When I start any book review, such as this one on ‘The Subtle Art of Not Giving a F*ck I am usually very mindful that the author has spent days, weeks, months, or even years working on their text. Criticism hurts and it is good to be kind when possible. Admittedly this can lead to fairly bland reviews when a book is just mediocre! Even though the likelihood of the writer ever reading my comments about their work are pretty slim, I try to honestly evaluate a book whilst erring on the positive. (A bit like assessing a kid’s work!) I definitely avoid stating anything personally negative about the writer themselves.
With my review of ‘The Subtle Art of Not Giving a F*ck’by Mark Manson, I couldn’t do this. It was impossible to separate the author from the writing.
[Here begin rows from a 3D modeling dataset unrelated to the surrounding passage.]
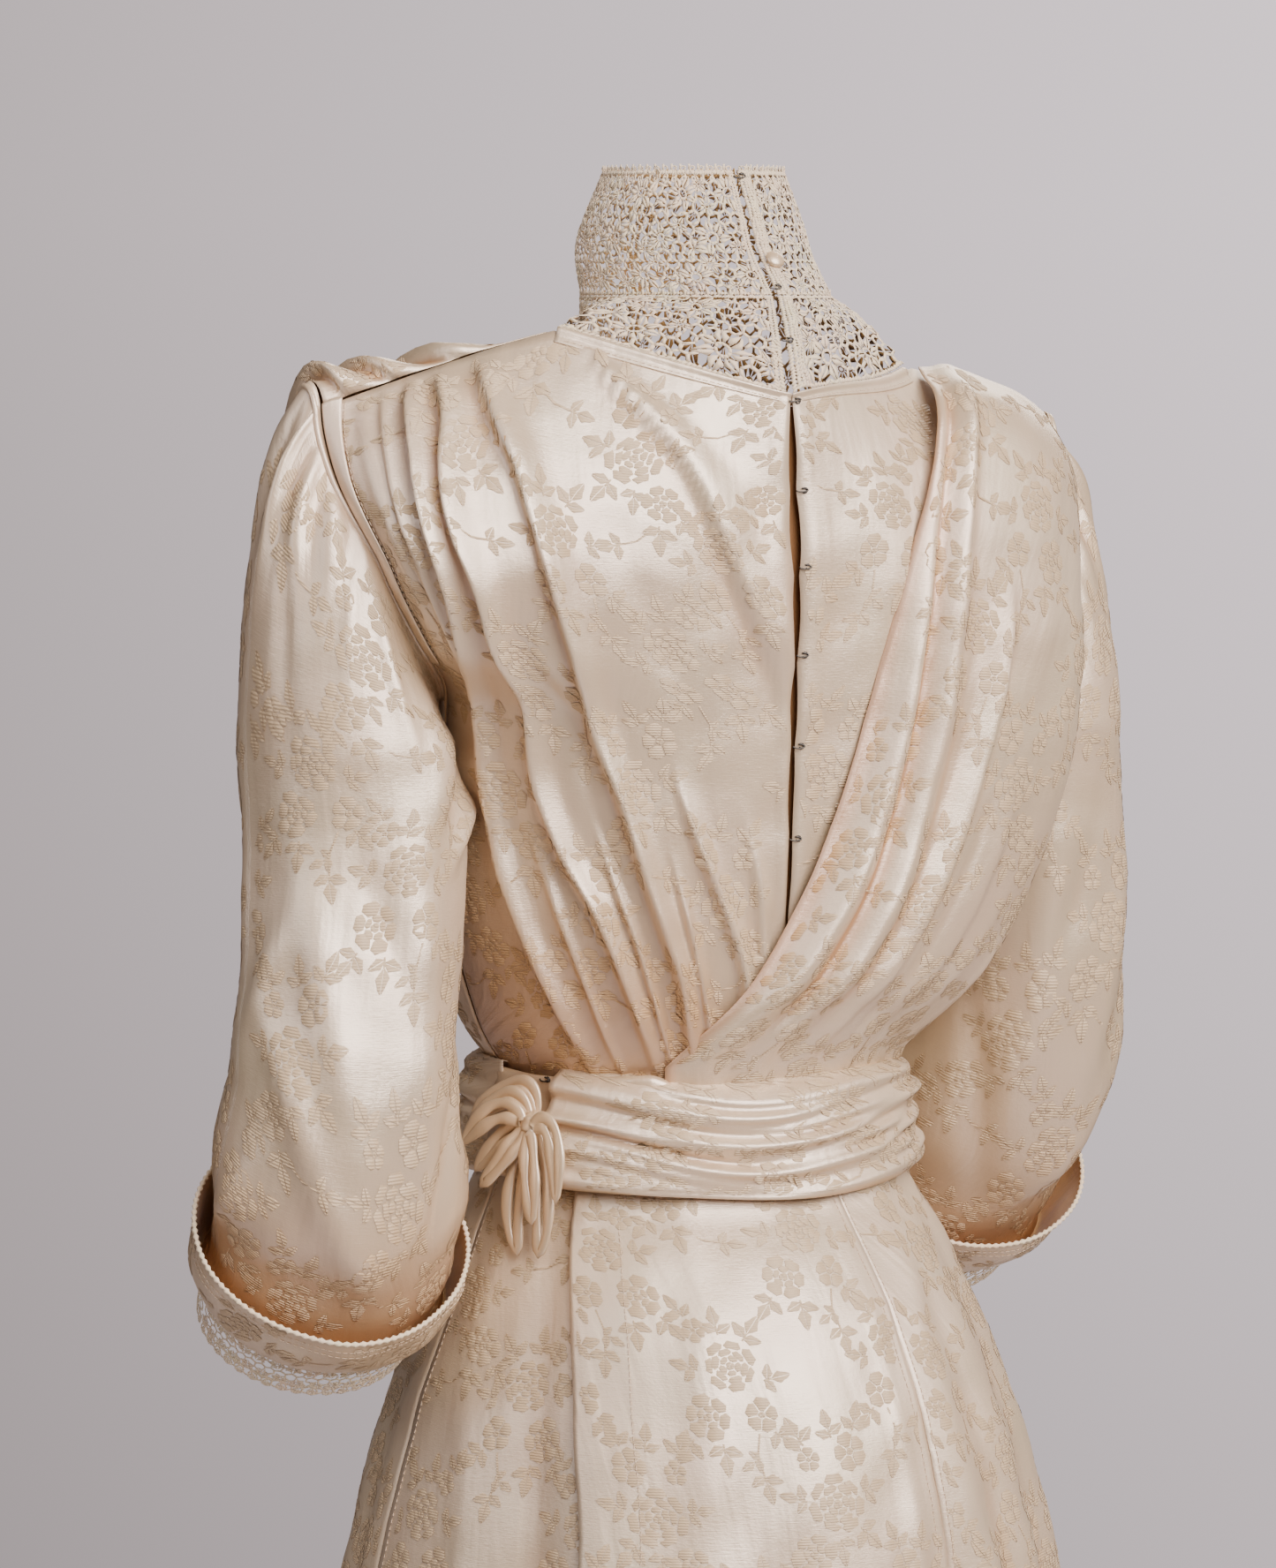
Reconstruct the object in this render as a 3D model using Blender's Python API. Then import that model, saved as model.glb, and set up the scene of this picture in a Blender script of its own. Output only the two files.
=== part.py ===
# Tea gown of about 1910, worn shape, in metres with +Z up.
# The wearer faces -Y and the wearer's left is +X. The origin is the centre of the neck, at nape height.

import math
import bpy
import bmesh
import numpy as np
from mathutils import Vector
from mathutils.geometry import delaunay_2d_cdt

# Cloth and gaps
SATIN = 0.0014
LACE = 0.0016
SEAM_GAP = 0.0004
LAP = 0.0020

# Heights of the main lines
COLLAR_TOP = 0.067
COLLAR_BASE = 0.006
NECKLINE_BACK = -0.042
NECK_POINT = -0.009
SHOULDER_TIP = -0.047
WAIST = -0.384
BELT_TOP = -0.376
BELT_BOTTOM = -0.432
SKIRT_TOP = -0.3845
HEM = -1.420

# Places on the plan
NECK_POINT_X = 0.098
NECK_POINT_Y = 0.050
TIP_X = 0.205
TIP_Y = 0.0125
SIDE_Y = 0.0
RIGHT_DROOP = 0.019
WAIST_WIDE = 0.099
WAIST_BACK = 0.088
WAIST_FRONT = 0.086

IVORY = (0.80, 0.70, 0.58, 1.0)
CREAM = (0.84, 0.76, 0.64, 1.0)


def clear_scene():
    for item in list(bpy.data.objects):
        bpy.data.objects.remove(item, do_unlink=True)


def cloth_material(name, colour, roughness):
    material = bpy.data.materials.new(name)
    material.use_nodes = True
    shader = material.node_tree.nodes["Principled BSDF"]
    shader.inputs["Base Color"].default_value = colour
    shader.inputs["Roughness"].default_value = roughness
    shader.inputs["Metallic"].default_value = 0.0
    return material


def column(table, name):
    return np.array([row[name] for row in table], dtype=float)


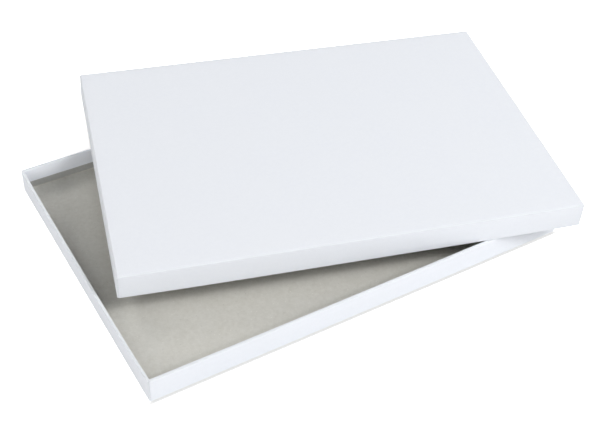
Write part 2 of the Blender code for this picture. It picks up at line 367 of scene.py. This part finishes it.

Although I don’t think Mark Manson, would ‘give a f*ck’ it still feels harsh to share anything negative about the text.
I read ‘The Subtle Art of Not Giving a F*ck on a long ‘long haul flight from Bangkok to UK. I didn’t’ have a lot to do or read so pretty much completed the book in one sitting. Despite this my first impressions were not good!
What with its click bait title, its references to Jennifer Aniston as part of its overall ‘laddish’ tone, Manson almost alienated me before I had hardly started reading. I disliked and disbelieved in the ‘we’re all mates together’ tone of the first few chapters immensely; the authorial voice sounded arrogant and self-absorbed. I was utterly unconvinced by what I think was an attempt to be self-deprecating and thought the author came over as being somewhere between a complete sleazebag and a stereotypical 'rich kid'. His own sense of entitlement made me feel he was the least equipped person on the planet to write about, as he does, the sense of entitlement others feel.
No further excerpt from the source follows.